Director Josh Boone wanted to make TNM a pretty straight horror movie, but Fox Studios wanted something that would play well with the rebooted X-Men franchise. When X-Men – Apocalypse tanked and IT Part 1 crushed the box office, Fox pulled a 180 and asked Boone to go back to a young adult horror film, with as much as 50% of the film needing to be re-shot. Then Disney bought out Fox, and all of the re-shoots went up in the air. Finally, with Disney sniping at it all the way, Boone got to push out a New Mutants he originally wanted…but we’ll never know what bits of the final creation came from which cadaver.
What Went Wrong?
- Frankenstein’s Monster. All of the studio haggling, re-shooting, and tone shifting that bedeviled New Mutants shows. The film does manage to have a coherent through line, but lots of side paths crowd the lane. Boone got inspiration from Night on Elm Street: The Dream Warriors and other sources, and obviously Fox wanted IT plus a dash of the grittiness that made Logan and Deadpool such hits. Who knows what Disney wanted (other than it to fail!) You wind up with lots of elements that just don’t mesh, or that might work but are never developed.
- Sleepaway Camp. To tell the truth, New Mutants is kinda horny. That works in an 80’s slasher flick, but gets real squicky for TNM. The beginning of the film continually references the fact that young mutants get their powers at around 13 years old, and lots of time is spent on our heroes having just got their powers. So…it’s heavily implied that we’ve got a gaggle of tweens here. Even the older teens, Illyana and Roberto, come off as hard pressed to buy smokes. Constantly seeing them in shower scenes or sexy late night swims gives the whole proceedings a leer that is more unsettling than the dream monsters!
- Magik the Crappening. Illyana (Anya Taylor-Joy) is a complete bitch. She’s also the most bankable character/star attached to the project. Boone uses her constant (racist) abuse of Mirage/Danielle to build sympathy for Mirage and to create a mystery as to why Illyana’s such a dysfunctional brat. The problem comes when Boone suddenly pivots to trying to get you to root for Illyana as a badass when the climax needs mutant powered action.
Kudos for Taylor-Joy totally leaning into the script and playing a jerkass, but it really gives the movie yet another unpleasant taste to savor.
What Went Right?
- Dream Works. While it may feel like a bit of an IT clone, having our youngsters being attacked by their worst fears is still effective. Each of the characters has a suitably creepy secret fear, and Boone really goes all out to bring those fears to life. While the more surreal dreams provide plenty of jumps (Illyana’s horrific “smiling men” are straight out of a Channel Zero creepy-pasta), the low-key fears (Cannonball trapped in a coal mine with zombie miners) do a great job of building constant dread. They’re effective in both being scary and in getting to the heart of each character’s personality and powers.

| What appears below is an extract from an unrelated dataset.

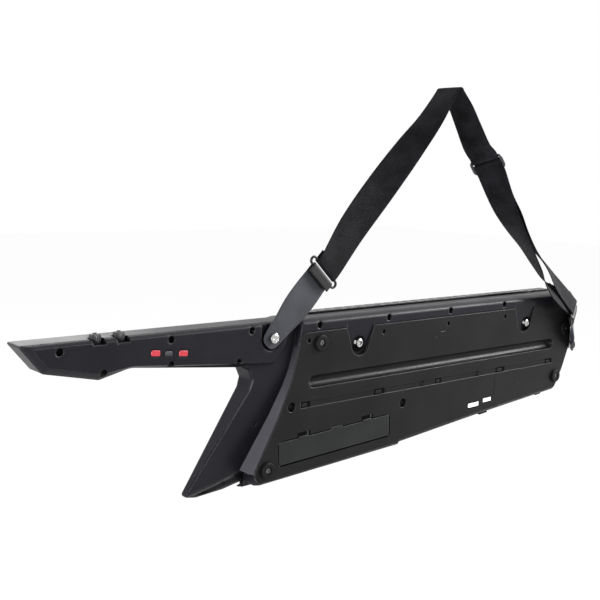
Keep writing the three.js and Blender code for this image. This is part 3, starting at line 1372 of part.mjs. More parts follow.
function strapSlider() {
  const outer = box2([0, 0], SLIDER_WIDTH, SLIDER_HEIGHT, SLIDER_HEIGHT / 4);
  const window = box2([0, 0], WEB_WIDTH + 2 * SLIDE_GAP, SLIDER_HEIGHT - 2 * SLIDER_BAR, SLIDER_BAR / 4);
  const shape = new THREE.Shape(rounded(outer, 3));
  shape.holes.push(new THREE.Path(rounded(window, 2)));
  const frame = new THREE.ExtrudeGeometry(shape, { depth: SLIDER_THICKNESS, bevelEnabled: false });
  frame.translate(0, 0, -SLIDER_THICKNESS / 2);
  const basis = new THREE.Matrix4().makeBasis(sliderAcross, sliderAway, sliderAlong);
  const turn = new THREE.Matrix4().makeRotationX(Math.PI / 2);
  frame.applyMatrix4(basis.multiply(turn).setPosition(sliderCentre));
  const reach = (WEB_WIDTH + SLIDER_WIDTH) / 4;
  const ends = [-reach, reach].map((far) => sliderCentre.clone().addScaledVector(sliderAcross, far));
  return solid(frame).add(rod(...ends, WIRE_RADIUS, SMALL_SIDE_COUNT));
}

// The assembly
add('rear_shell', rearShell(), 'shell');
add('front_shell', frontShell(), 'shell');
add('rear_cover', rearCover(), 'cover');
add('battery_cover', batteryCover(), 'cover');
add('battery_case', batteryCase(), 'grey');
add('battery_cells_upper', cellRow(1), 'cell');
add('battery_cells_lower', cellRow(-1), 'cell');
footShares.forEach((shares, i) => add(`rear_foot_${i + 1}`, foot(spot(...shares)), 'rubber'));
add('key_bed', keyBed(), 'darkMetal');
add('main_board', mainBoard(), 'board');
addKeys();
const neckButtonNames = ['neck_button_upper', 'neck_button_middle', 'neck_button_lower'];
const neckButtonColours = ['red', 'grey', 'red'];
neckButtonShares.forEach((button, i) => add(neckButtonNames[i], neckButton(button), neckButtonColours[i]));
knobSpots.forEach((at, i) => add(`neck_knob_${i + 1}`, neckKnob(at), 'grey'));
add('modulation_bar', modulationBar(), 'grey');
add('ribbon_strip', plateIn(ribbonCentre, RIBBON_LENGTH, RIBBON_WIDTH, NECK_FRONT - RIBBON_THICKNESS,
  RIBBON_THICKNESS), 'black');
add('beam_window', plateIn(beamCentre, BEAM_WIDTH, BEAM_HEIGHT, NECK_FRONT - WINDOW_THICKNESS + SEAT_GAP,
  WINDOW_THICKNESS), 'window');
add('display_window', plateIn(displaySpot, DISPLAY_WIDTH, DISPLAY_HEIGHT,
  BODY_FRONT - WINDOW_THICKNESS + SEAT_GAP, WINDOW_THICKNESS), 'window');
add('value_knob', valueKnob(), 'black');
panelButtonSpots.forEach((at, i) => add(panelButtonNames[i], panelButton(at), 'grey'));
add('tone_button_strip', toneButtonStrip(), 'grey');
add('jack_panel', jackPanel(), 'black');
add('power_switch', powerSwitch(), 'grey');
add('left_strap_pin', strapPin(leftPin, rearward), 'metal');
add('right_strap_pin', strapPin(rightPin, chamferOut), 'metal');
const leftTab = leatherTab(leftTabStart, leftSquare, leftRing, leftAcross, rearward, 0);
const rightTabAcross = square(chamferAlong, rightPull);
const rightTab = leatherTab(rightTabStart, rightTabAcross, rightRing, rightAcross, chamferOut, TAB_BOW);
add('left_strap_tab', leftTab, 'leather');
add('right_strap_tab', rightTab, 'leather');
add('left_strap_ring', wireRing(leftRing, leftPull, leftSquare), 'darkMetal');
add('right_strap_ring', wireRing(rightRing, rightPull, rightSquare), 'darkMetal');
add('strap_webbing', webbing(), 'webbing');
add('strap_slider', strapSlider(), 'darkMetal');

model.position.copy(fold).negate();

export default part;
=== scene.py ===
import math

import bmesh
import bpy
import numpy as np
from mathutils import Matrix, Vector


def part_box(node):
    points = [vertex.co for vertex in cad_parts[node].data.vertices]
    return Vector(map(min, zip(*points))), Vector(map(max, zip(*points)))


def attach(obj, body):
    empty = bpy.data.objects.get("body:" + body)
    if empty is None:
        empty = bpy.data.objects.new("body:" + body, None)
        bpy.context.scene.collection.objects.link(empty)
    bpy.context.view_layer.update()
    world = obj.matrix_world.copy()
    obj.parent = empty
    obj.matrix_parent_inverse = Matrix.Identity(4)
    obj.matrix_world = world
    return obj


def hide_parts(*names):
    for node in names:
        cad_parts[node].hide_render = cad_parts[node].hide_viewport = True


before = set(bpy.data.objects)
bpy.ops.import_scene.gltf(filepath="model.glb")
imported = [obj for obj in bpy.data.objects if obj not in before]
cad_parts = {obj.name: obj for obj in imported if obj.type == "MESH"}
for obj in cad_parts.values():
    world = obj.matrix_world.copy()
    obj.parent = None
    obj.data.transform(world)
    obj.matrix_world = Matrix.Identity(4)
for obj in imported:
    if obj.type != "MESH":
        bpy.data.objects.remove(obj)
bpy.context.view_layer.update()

# Camera. It looks at the rear of the hanging instrument from beyond the neck's end,
# a little from above, with its picture plane leaned as the photograph's is.
CAMERA_PLACE = Vector((-1.236158, -1.073720, -0.144734))
CAMERA_RIGHT = Vector((0.76289, -0.64578, 0.03103))
CAMERA_UP = Vector((0.06554, 0.12499, 0.98999))
camera_data = bpy.data.cameras.new("camera")
camera_data.lens = 56.197
camera_data.sensor_width = 36
camera = bpy.data.objects.new("camera", camera_data)
bpy.context.scene.collection.objects.link(camera)
camera_back = CAMERA_RIGHT.cross(CAMERA_UP)
camera_axes = Matrix((CAMERA_RIGHT, CAMERA_UP, camera_back)).transposed().to_4x4()
camera.matrix_world = Matrix.Translation(CAMERA_PLACE) @ camera_axes
bpy.context.scene.camera = camera
bpy.context.scene.view_settings.view_transform = "Standard"

# Studio. A white room with large soft lamps over the left, the top and the right of the object,
# and a pale floor well below it that still takes the object's shadow.
FLOOR_LEVEL = -0.95
FLOOR_HALF = 9
ROOM_LIGHT = 0.38
FLOOR_GLOW = 0.97
FLOOR_COLOUR = (0.9, 0.9, 0.9, 1)
WHITE = (1, 1, 1, 1)


def maths(tree, operation, *values):
    """A maths node on numbers or sockets."""
    node = tree.nodes.new("ShaderNodeMath")
    node.operation = operation
    for socket, value in zip(node.inputs, values):
        if isinstance(value, (int, float)):
            socket.default_value = value
        else:
            tree.links.new(value, socket)
    return node.outputs[0]


def seen_directly(tree):
    """One where the camera, a reflection or clear glass looks, and nothing for other rays."""
    path = tree.nodes.new("ShaderNodeLightPath")
    camera_or_gloss = maths(tree, "MAXIMUM", path.outputs["Is Camera Ray"], path.outputs["Is Glossy Ray"])
    return maths(tree, "MAXIMUM", camera_or_gloss, path.outputs["Is Transmission Ray"])


room = bpy.data.worlds.new("room")
bpy.context.scene.world = room
room.use_nodes = True
room_tree = room.node_tree
room_light = room_tree.nodes["Background"]
room_light.inputs["Color"].default_value = WHITE
room_level = room_tree.nodes.new("ShaderNodeMapRange")
room_level.inputs["To Min"].default_value = ROOM_LIGHT
room_level.inputs["To Max"].default_value = 1
room_tree.links.new(seen_directly(room_tree), room_level.inputs["Value"])
room_tree.links.new(room_level.outputs["Result"], room_light.inputs["Strength"])


def soft_lamp(name, place, aim, size, power):
    """A square lamp at a place in metres, turned towards its aim; power is in watts."""
    lamp_data = bpy.data.lights.new(name, "AREA")
    lamp_data.size = size
    lamp_data.energy = power
    lamp = bpy.data.objects.new(name, lamp_data)
    bpy.context.scene.collection.objects.link(lamp)
    turn = (Vector(aim) - Vector(place)).to_track_quat("-Z", "Y")
    lamp.matrix_world = Matrix.Translation(Vector(place)) @ turn.to_matrix().to_4x4()


soft_lamp("lamp_left", (-3, -0.7, -0.2), (-0.3, 0, -0.5), 1.4, 90)
soft_lamp("lamp_top", (1.75, -0.5, 1.05), (0.1, 0, -0.45), 1.1, 90)
soft_lamp("lamp_right", (2.4, -1.5, 0.9), (0.1, 0, -0.45), 0.9, 105)
soft_lamp("lamp_front", (0.2, 3, 1.2), (0, 0, -0.4), 2, 40)

floor_mesh = bpy.data.meshes.new("floor")
floor_corners = [
    (x * FLOOR_HALF, y * FLOOR_HALF, FLOOR_LEVEL) for x, y in [(-1, -1), (1, -1), (1, 1), (-1, 1)]]
floor_mesh.from_pydata(floor_corners, [], [(0, 1, 2, 3)])
floor = bpy.data.objects.new("floor", floor_mesh)
bpy.context.scene.collection.objects.link(floor)
floor_material = bpy.data.materials.new("pale_floor")
floor_material.use_nodes = True
floor_tree = floor_material.node_tree
floor_tree.nodes.clear()
floor_out = floor_tree.nodes.new("ShaderNodeOutputMaterial")
floor_mix = floor_tree.nodes.new("ShaderNodeMixShader")
floor_paint = floor_tree.nodes.new("ShaderNodeBsdfDiffuse")
floor_paint.inputs["Color"].default_value = FLOOR_COLOUR
floor_shine = floor_tree.nodes.new("ShaderNodeEmission")
floor_shine.inputs["Color"].default_value = WHITE
floor_share = maths(floor_tree, "MULTIPLY", seen_directly(floor_tree), FLOOR_GLOW)
floor_tree.links.new(floor_share, floor_mix.inputs[0])
floor_tree.links.new(floor_paint.outputs[0], floor_mix.inputs[1])
floor_tree.links.new(floor_shine.outputs[0], floor_mix.inputs[2])
floor_tree.links.new(floor_mix.outputs[0], floor_out.inputs["Surface"])
floor_mesh.materials.append(floor_material)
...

- Tender Moments. The budding relationship between Rahne and Danielle is not handled tactfully by the script – it’s pretty ham-fisted – but Williams and Hunt have a great rapport on film. They manage to take poorly written treacle and actually make you feel empathy for the characters. The scenes where the two of them are together are pretty much the emotional core of the drama. They form the nucleus that other characters like Sam and later Roberto can attach to and let their guarded teen personas drop.
- Effective Effects. You’d think that such a muddled production mess and the acquisition of the property by a hostile studio would have led to the films effects budget getting slashed. Instead, it seems that the film really went big on the CG and practical effects. The costumes, monster suits, and gore are all top-notch.
The CG pops, from small bits like Magik’s teleportation effect, all the way to the giant demonic bear that haunts Mirage. I actually think they were more polished than many of the CG bugbears that showed up in IT Part 2.
How Bad Is…The New Mutants?
The New Mutants, ironically, lives in a bit of a limbo. Much like the film’s troubled production history, it’s tugged in two directions. The main thrust of the story and the film-making that supports it is effective, even good in places. The bits that feel tacked on or remnants of another draft are pretty lousy, and lots of questionable character design elements drag it down.
Despite all of that, it’s not an unwatchable mess. The bright spots help you get through the rough spots, and there’s enough of a unifying vision to make it a decent experience.